**Goal of the exercise:** Extract, without alteration, each line from the start of the listing to the line bearing "# Driving dimensions".

**Given data:**

━━━━━━━━━━━━━━━━━━━━━━━━━━━━━━

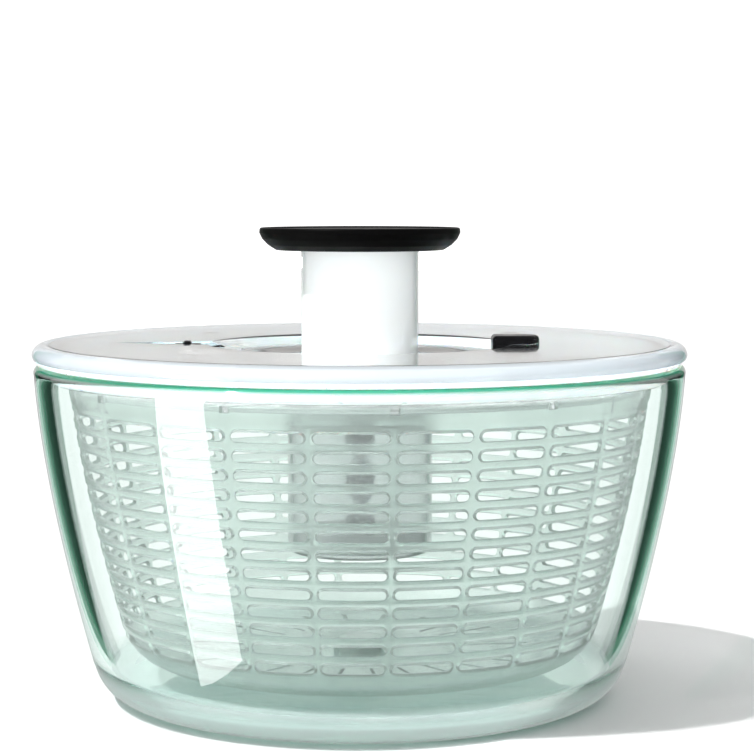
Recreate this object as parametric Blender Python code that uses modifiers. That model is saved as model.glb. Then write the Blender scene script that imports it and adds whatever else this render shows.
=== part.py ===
"""Salad spinner with a glass bowl, a slotted basket and a pump lid.

Sizes are in millimetres and become metres where each shape is made. The bowl
stands on z = 0 and every turning piece turns about the Z axis. The brake
button is on the lid's +X side and the plunger lock is on its -X side.
"""
import math

import bmesh
import bpy

MM = 0.001

# Driving dimensions ------------------------------------------------------

GAP = 0.3                   # clearance left between neighbouring pieces
BIG_STEPS = 40              # facets around the bowl and the lid
HUB_STEPS = 32              # facets around the hub, the tube and the sleeve
SMALL_STEPS = 12            # facets around screws and stems

BOWL_RIM_R = 135.9
BOWL_RIM_Z = 139.3
BOWL_LEAN = 0.0197          # the wall leans in by LEAN * depth ** POWER
BOWL_LEAN_POWER = 1.467
BOWL_WALL = 6.5
BOWL_FOOT_R = 94.5
BOWL_CORNER_R = 18.0
BOWL_FLOOR_Z = 8.0
BOWL_INNER_CORNER_R = 14.0
BOSS_R = 15.8
BOSS_TOP_R = 12.0
BOSS_TOP_Z = 12.0
PIP_R = 5.0
PIP_TOP_Z = 16.0

BUSH_R = 9.0
BUSH_TOP_Z = 21.0

RIB_COUNT = 24
FIRST_RIB_DEG = 6.0
RIB_WIDTH_DEG = 1.7
BASKET_TOP_Z = 131.8
BASKET_FLOOR_Z = 16.5
BASKET_INSET = 14.2         # from the bowl's outer wall, at the basket's rim
BASKET_INSET_SLOPE = 0.023
BASKET_WALL = 1.8
BASKET_CORNER_R = 20.0
BASKET_FLAT_R = 81.1
NOTCH_DEPTH = 3.0
SLOT_ROWS = 12              # up the wall; one more row lies in the bottom corner
TOP_SLOT_Z = 120.2
SLOT_PITCH = 7.5
SLOT_HEIGHT = 3.6
DRAIN_OUTER_R = 72.0
DRAIN_INNER_R = 42.0
HAT_R = 9.6
HAT_CEILING_Z = 21.3

LID_TOP_EDGE_R = 132.0
LID_LIP_Z = 143.2
LID_LIP_ROUND = 4.5
LID_WALL = 2.2
LID_EDGE_Z = 141.5
LID_RISE = 0.7
WELL_EDGE_R = 64.0
WELL_EDGE_Z = 147.0
WELL_FLOOR_R = 56.0
WELL_FLOOR_Z = 143.2
WELL_FLOOR_THICK = 2.0
TUBE_HOLE_R = 25.3
CHANNEL_TIP_X = -101.0
CHANNEL_MOUTH_X = -52.0
CHANNEL_HALF_WIDTH = 11.0
CHANNEL_FLOOR_Z = 144.5
CHANNEL_WALL = 2.0
LID_SCREW_R = 95.0
LID_BOSS_R = 4.0

BASE_TOP_Z = 136.0
BASE_BOTTOM_Z = 134.0
BASE_HOLE_R = 30.0
SKIRT_R = 127.0
SKIRT_WALL = 2.0
SKIRT_BOTTOM_Z = 133.3
SKIRT_TOP_Z = 144.9

SLEEVE_INNER_R = 25.1
SLEEVE_R = 26.9
SLEEVE_TOP_Z = 140.9
SLEEVE_BOTTOM_Z = 116.0
SLEEVE_FLANGE_R = 36.0
SLEEVE_HOOK_R = 28.1

DISC_R = 118.9
DISC_BOTTOM_Z = 129.2
DISC_TOP_Z = 131.4
DISC_HOLE_R = 27.5
LUG_R = 121.0
LUG_HALF_DEG = 0.58

CUP_R = 30.5
CUP_INNER_R = 28.5
CUP_BOTTOM_Z = 60.0
CUP_FLOOR_Z = 62.0
CUP_LIP_R = 27.3
CUP_LIP_Z = 119.0
CUP_FLANGE_R = 38.0
CUP_FLANGE_Z = 128.9
CUP_SCREW_R = 34.0

PLUNGER_TRAVEL = 42.0
TUBE_R = 24.6
TUBE_WALL = 3.0
TUBE_BOTTOM_Z = 118.0
TUBE_TOP_Z = 187.2
LOCK_NOTCH_Z = 180.8
LOCK_NOTCH_HEIGHT = 5.0
LOCK_NOTCH_DEPTH = 2.1
LOCK_NOTCH_WIDTH = 12.0

KNOB_R = 42.1
KNOB_TOP_Z = 195.5
KNOB_BOTTOM_Z = 186.2
KNOB_BOTTOM_R = 34.5
KNOB_CORE_R = 33.0
KNOB_CORE_TOP_Z = 192.2
KNOB_FACE_Z = 194.9         # the flat pad, a little below the raised rim
KNOB_SPIGOT_Z = 184.0

STRIP_WIDTH = 12.0
STRIP_THICK = 4.5
STRIP_BOTTOM_Z = 63.0
STRIP_TOP_Z = 127.0
TWIST_START_Z = 70.0
TWIST_SLICE = 1.0           # height of one slice of the twisted strip
NUT_TOP_Z = 122.0
SEAT_R = 13.5
SEAT_TOP_Z = 129.5
RATCHET_TEETH = 12
RATCHET_TOP_Z = 70.0
CLUTCH_LOBES = 3
CLUTCH_TOP_Z = 69.5

SPRING_R = 12.0
SPRING_WIRE = 1.4
SPRING_TURNS = 7
SPRING_TOP_Z = 183.7

BRAKE_X = 66.0
BRAKE_INNER_X = 55.4
BRAKE_ROUND_X = 67.5
BRAKE_HALF_WIDTH = 8.0
BRAKE_TOP_Z = 150.4
BRAKE_FLANGE_Z = 140.8
BRAKE_BOTTOM_Z = 139.4
BRAKE_FLANGE_WIDTH = 1.2
BRAKE_POCKET_R = 7.0
BRAKE_POCKET_Z = 147.5
BRAKE_PAD_R = 4.2
BRAKE_PAD_TOP_Z = 135.9
BRAKE_PAD_BOTTOM_Z = 134.7
BRAKE_STEM_R = 3.6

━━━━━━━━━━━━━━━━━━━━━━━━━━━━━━

**Written answer:**
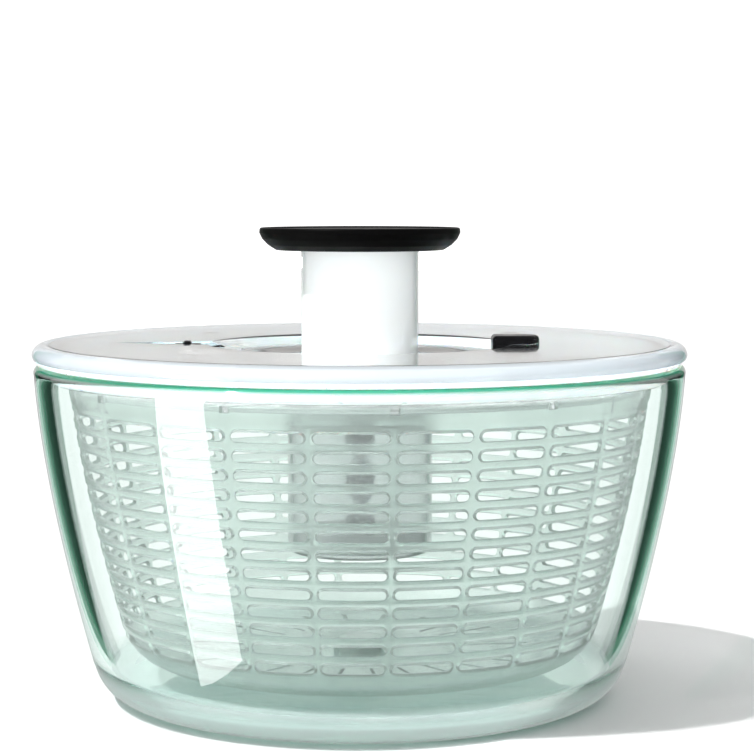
Recreate this object as parametric Blender Python code that uses modifiers. That model is saved as model.glb. Then write the Blender scene script that imports it and adds whatever else this render shows.
=== part.py ===
"""Salad spinner with a glass bowl, a slotted basket and a pump lid.

Sizes are in millimetres and become metres where each shape is made. The bowl
stands on z = 0 and every turning piece turns about the Z axis. The brake
button is on the lid's +X side and the plunger lock is on its -X side.
"""
import math

import bmesh
import bpy

MM = 0.001

# Driving dimensions ------------------------------------------------------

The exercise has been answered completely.